Но «Синопсис» был совсем не плох в качестве учебного пособия. Он был прост для читательского восприятия. Структура книги вполне подходила для работы с ней на уроках и при подготовке домашних заданий. Текст не был перегружен знаниями и давал легко запоминающиеся примеры героической и трагичной истории восточнославянских народов.
Такой исторический нарратив, как «Синопсис», возник в той части ученой структуры Киева, которая, будучи рожденной украинским обществом, имела коммуникативные связи с западнославянскими коллегами, а также взаимодействовала, в силу политической ситуации, с московскими государственными структурами. Поскольку киевская книжность сумела инкорпорировать в свою среду и западноевропейскую ученость, и московскую историческую традицию, притом успешно развивая свою, постольку гизелева книга могла удовлетворить даже искушенные потребности читателя. Хотя в последующем книга была популярна, в ней нет ничего такого, что бы опережало книжную мысль своего времени. Густынская летопись и «Хроника» Сафоновича – более крупные исторические произведения, в ряде мест наукообразный анализ в них представлен более удачно, чем у Гизеля. Однако «Синопсис» затмил всех.
Вызванный к жизни определенными условиями той исторической реальности, которая сложилась в Украине в период ее вхождения в состав Московского государства, он попытался представить общую историю народов, вышедших из Киевской Руси. Гизель сумел, не нарушая традиций московской историографии, с ее собственными мифологемами, представить набор новых мифологических положений, которые были приняты в Москве и стали кирпичиками в основе строящегося нового русского государственного нарратива. Если сюда прибавить коммуникационные способности автора, который сумел понять читателя посредством предложенной структуры, метода изложения и языка, то феномен «Синопсиса» становится понятным. Все это было впервые в отечественной историографии, вот почему «дух “Синопсиса”» продолжает витать в ней до сих пор.
Можно перечислить множество погрешностей «Синопсиса», но эти погрешности, а также «басни», присутствующие в нем, стали таковыми лишь с того момента, когда историческая мысль преодолела дух «Синопсиса», а это преодоление началось только в XVIII в. Именно из-за того, что сочинение Гизеля отвечало потребностям времени, затмило собой всю предшествующую украинскую и русскую историческую литературу, оно стало значительной вехой в истории исторического знания. «Синопсис» превратился в основной учебник по отечественной истории на многие десятилетия.

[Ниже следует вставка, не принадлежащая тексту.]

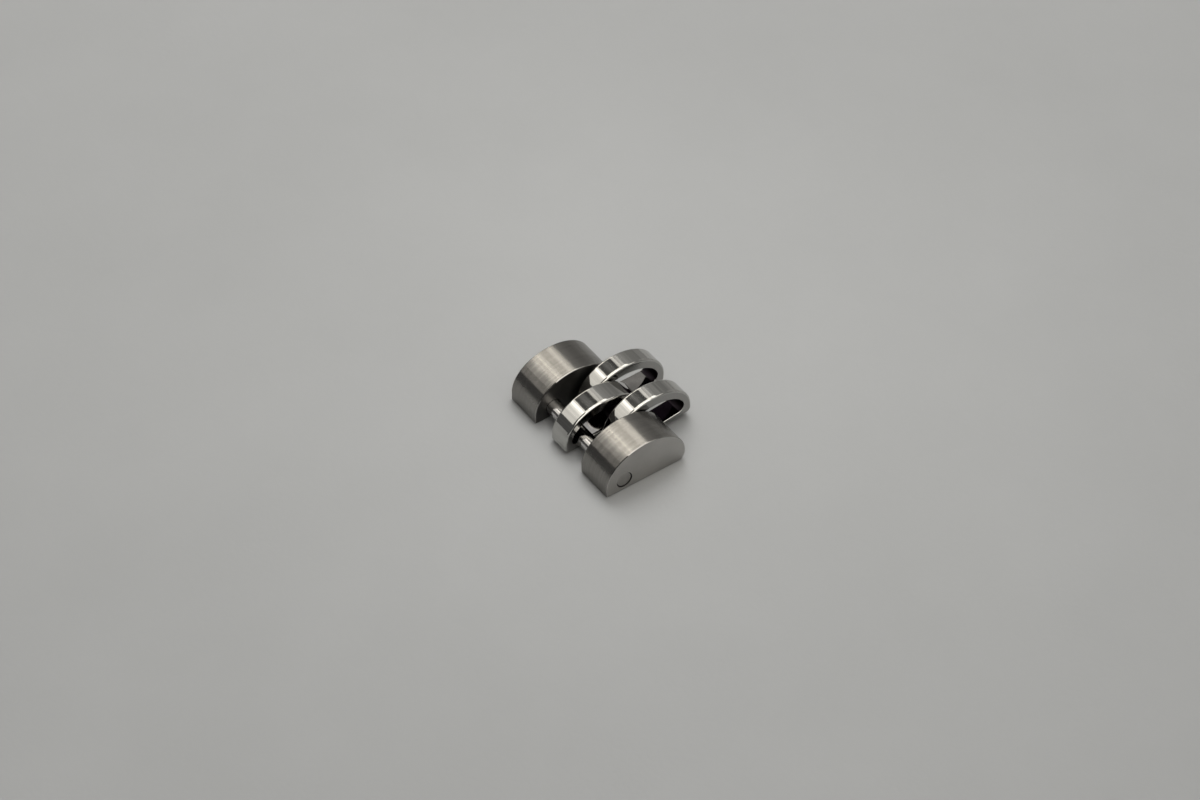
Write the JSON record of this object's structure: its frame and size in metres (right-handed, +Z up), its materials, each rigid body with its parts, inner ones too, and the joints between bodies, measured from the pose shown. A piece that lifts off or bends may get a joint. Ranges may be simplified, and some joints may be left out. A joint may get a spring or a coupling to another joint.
{
  "type": "watch bracelet link",
  "caption": "Link of a metal watch bracelet: half-round outer links and a hollow centre bead on two pins, with loose hollow flank beads behind.",
  "frame": {"origin": "middle of the flat underside of the centre bead, level with the outer links' undersides", "axes": "+X across the bracelet, +Y along the bracelet towards the loose flank beads, +Z up through the rounded side"},
  "size_m": [0.011, 0.0094, 0.0035],
  "materials": {
    "satin_steel": "satin, brushed along the bracelet",
    "polished_steel": "mirror polished outside, plain inside",
    "pin_steel": "drawn and polished"
  },
  "bodies": {
    "frame": {"outer_link_right": "satin_steel", "outer_link_left": "satin_steel", "centre_bead": "polished_steel", "hinge_pin": "pin_steel"},
    "flank_right": {"flank_bead_right": "polished_steel"},
    "flank_left": {"flank_bead_left": "polished_steel"},
    "pin": {"link_pin": "pin_steel"}
  },
  "joints": [
    {"name": "right_bead_hinge", "type": "hinge", "parent": "frame", "child": "flank_right", "pos_m": [0, 0.00216, 0.00102], "axis": [1, 0, 0], "range_deg": [-160, 148]},
    {"name": "left_bead_hinge", "type": "hinge", "parent": "frame", "child": "flank_left", "pos_m": [0, 0.00216, 0.00102], "axis": [1, 0, 0], "range_deg": [-153, 144]},
    {"name": "link_pin_slide", "type": "slide", "parent": "frame", "child": "pin", "axis": [1, 0, 0], "range_m": [0, 0.0112]}
  ]
}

Сегодня мы должны понимать, что отрицательное отношение Милюкова к практике использования польскими хронистами XV–XVI вв. сюжетов восточнославянской и древнерусской истории, которое он назвал порчей[208]
, было вполне характерно для исторической науки конца XIX в., которая все оценивала с позиций идеологии сциентизма, резко отрицательно относившейся к «ненаучной» форме мышления. Нам представляется, что не следует за М.А. Алпатовым и И.Н. Данилевским повторять, что «историческая концепция И. Гизеля не выходит за рамки архаичных представлений, а его познания о древнем мире самые фантастические»[209]. Подобные претензии выносит научный взгляд на историю. Они напоминают попытки борьбы, не расставшейся с позитивизмом профессиональной историографии, с так называемой ложной практикой историописания.В ситуации парадигмального изменения в гуманитаристике, когда историки стали отмечать, что «вся история целиком вступает в свой историографический возраст»[210]
, а поэтому историческая наука «по характеру своего объекта может и должна быть наукой о человеческом мышлении»[211], практика борьбы с социально ориентированным историописанием становится неактуальной в силу понимания связи последнего с массовым сознанием, с которым пора научиться работать, а не бороться.